Realtime thread priorities

John Baldwin jhb at
Fri Dec 10 15:52:10 UTC 2010

So I finally had a case today where I wanted to use rtprio but it doesn't seem 
very useful in its current state.  Specifically, I want to be able to tag 
certain user processes as being more important than any other user processes 
even to the point that if one of my important processes blocks on a mutex, the 
owner of that mutex should be more important than sshd being woken up from 
sbwait by new data (for example).  This doesn't work currently with rtprio due 
to the way the priorities are laid out (and I believe I probably argued for 
the current layout back when it was proposed).

The current layout breaks up the global thread priority space (0 - 255) into a 
couple of bands:

  0 -  63 : interrupt threads
 64 - 127 : kernel sleep priorities (PSOCK, etc.)
128 - 159 : real-time user threads (rtprio)
160 - 223 : time-sharing user threads
224 - 255 : idle threads (idprio and kernel idle procs)

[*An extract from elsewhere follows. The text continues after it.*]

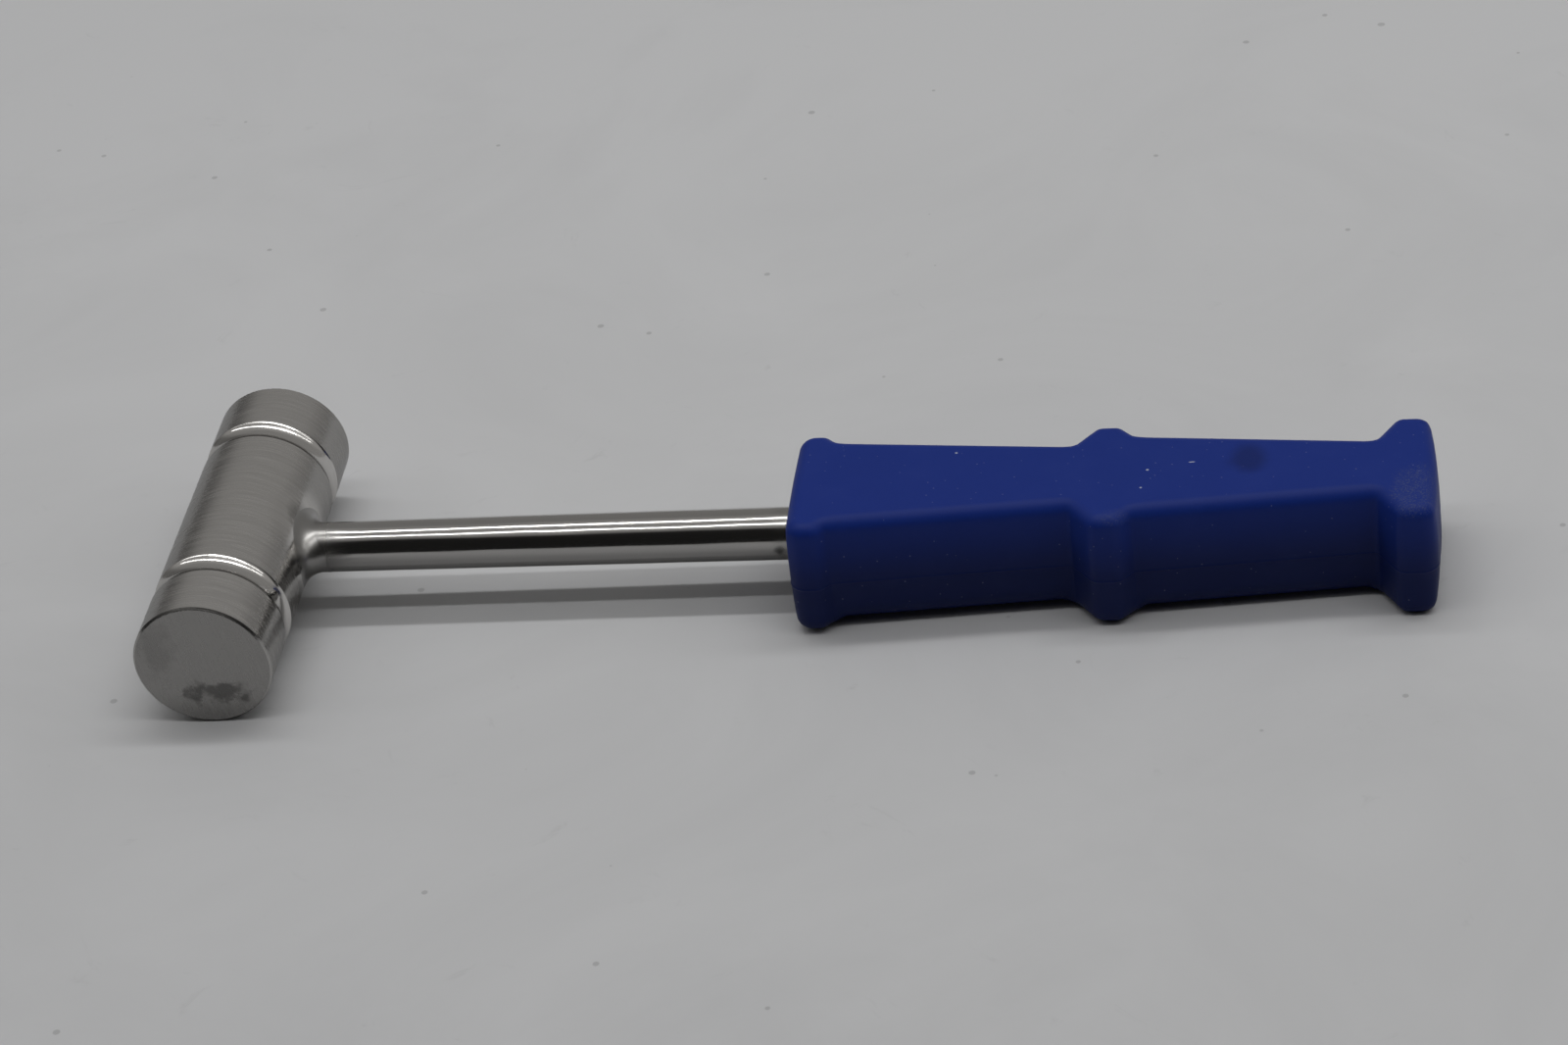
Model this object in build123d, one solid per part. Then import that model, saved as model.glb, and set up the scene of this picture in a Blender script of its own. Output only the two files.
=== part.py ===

The problem I am running into is that when a time-sharing thread goes to sleep 
in the kernel (waiting on select, socket data, tty, etc.) it actually ends up 
in the kernel priorities range (64 - 127).  This means when it wakes up it 
will trump (and preempt) a real-time user thread even though these processes 
nominally have a priority down in the 160 - 223 range.  We do drop the kernel 
sleep priority during userret(), but we don't recheck the scheduler queues to 
see if we should preempt the thread during userret(), so it effectively runs 
with the kernel sleep priority for the rest of the quantum while it is in 

My first question is if this behavior is the desired behavior?  Originally I 
think I preferred the current layout because I thought a thread in the kernel 
should always have priority so it can release locks, etc.  However, priority 
propagation should actually handle the case of some very important thread 
needing a lock.  In my use case today where I actually want to use rtprio I 
think I want different behavior where the rtprio thread is more important than 
the thread waking up with PSOCK, etc.

If we decide to change the behavior I see two possible fixes:

1) (easy) just move the real-time priority range above the kernel sleep 
priority range

2) (harder) make sched_userret() check the run queue to see if it should 
preempt when dropping the kernel sleep priority.  I think bde@ has suggested 
that we should do this for correctness previously (and I've had some old, 
unfinished patches to do this in a branch in p4 for several years).